Backup Files

Dave Sergeant dave at davesergeant.com
Wed Feb 6 12:53:12 EST 2013


I hear what you are saying.... my usage is sufficiently low that I can 
easily get back to what I was at the last manual backup, and in 
experience with other programs I have never ever lost data. The 
multitudinous backups GC produces do nothing for me, although others 
clearly benefit.

You missed the other point I made. I have indeed turned off backup 
files by setting the 'time to keep' to never. But this does NOT turn 
off the production of logfiles which the documentation indicates it 
should. That looks like a bug.

Dave

On 6 Feb 2013 at 10:09, Derek Atkins wrote:

> Dave Sergeant" <dave at davesergeant.com> writes:
> 
> > I posted about this last week. I have set the option to never save
> > logs.
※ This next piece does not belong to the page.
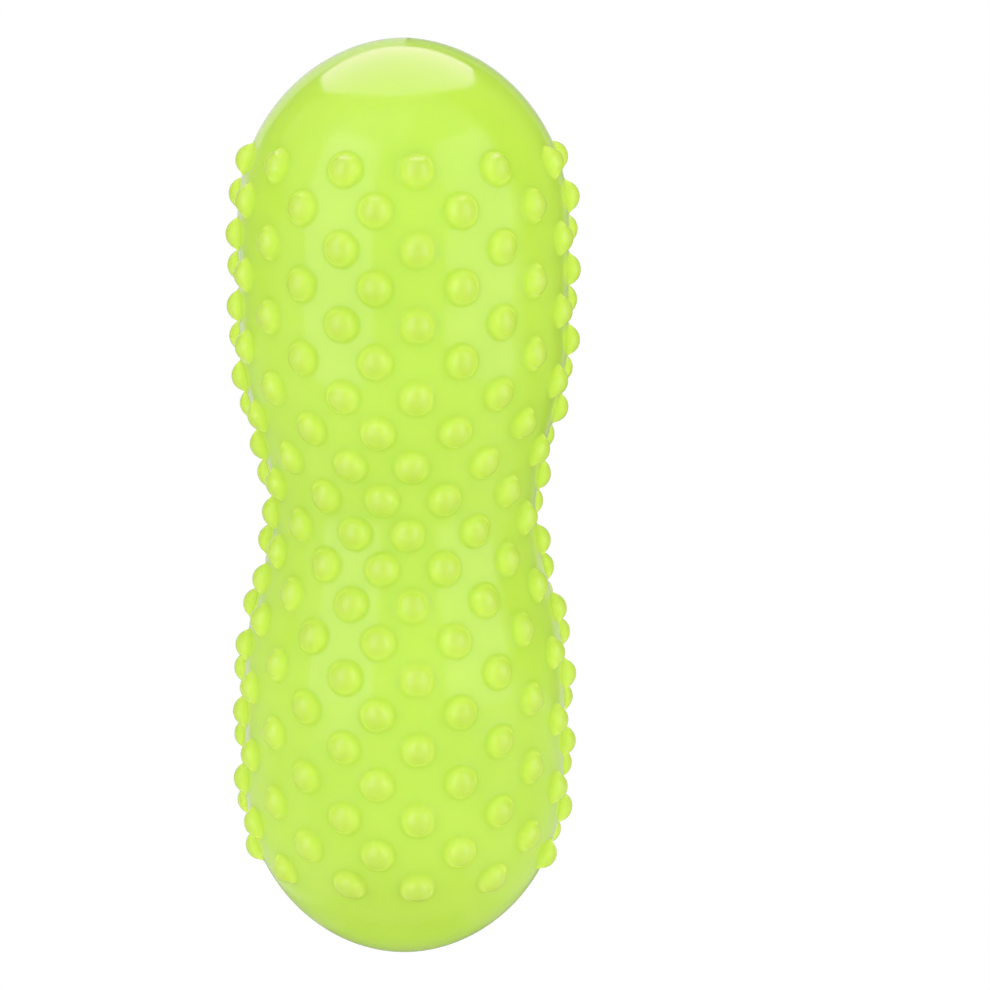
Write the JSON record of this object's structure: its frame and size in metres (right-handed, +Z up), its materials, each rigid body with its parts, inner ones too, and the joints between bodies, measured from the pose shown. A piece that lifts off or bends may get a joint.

This has indeed stopped the generation of backup files. But logs
> > are still being generated in profusion so clearly they are NOT treated
> > the same.
> >
> > The way GC generates backup files embedded with the date is most
> > confusing. I would be happy for it to keep a single backup, of the
> > previous version, but not countless numbers of them. I am never ever
> > going to use them as in any case I do manual backups to external media
> > at regular intervals. The logfiles are redundant once I have closed
> > the application and no use whatsoever.
> 
> There is a real reason to keep multiple backups, and that is because if
> you make a mistake you might not realize it for a while.  If it only
> kept a single backup then you'd be out of luck if you didn't notice the
> error the next time you saved!  Whereas with the current method you
> could EASILY see when the error got introduced.
> 
> Similarly with log files, they can be used not only for auditing
> purposes, but also to replay in the case that you need to go back in
> time to fix an error.
> 
> I admit that generally these kinds of errors are more often data
> corruption bugs in the code, so it more applies during development and
> alpha testing releases than in stable releases, but the fact remains
> that periodically we do find data corruption bugs where having real
> backups are priceless.  Even if you have your own backup scheme, it
> might not backup the data file as frequently as gnucash would.
> 
> But this is why you can turn it off if you so choose.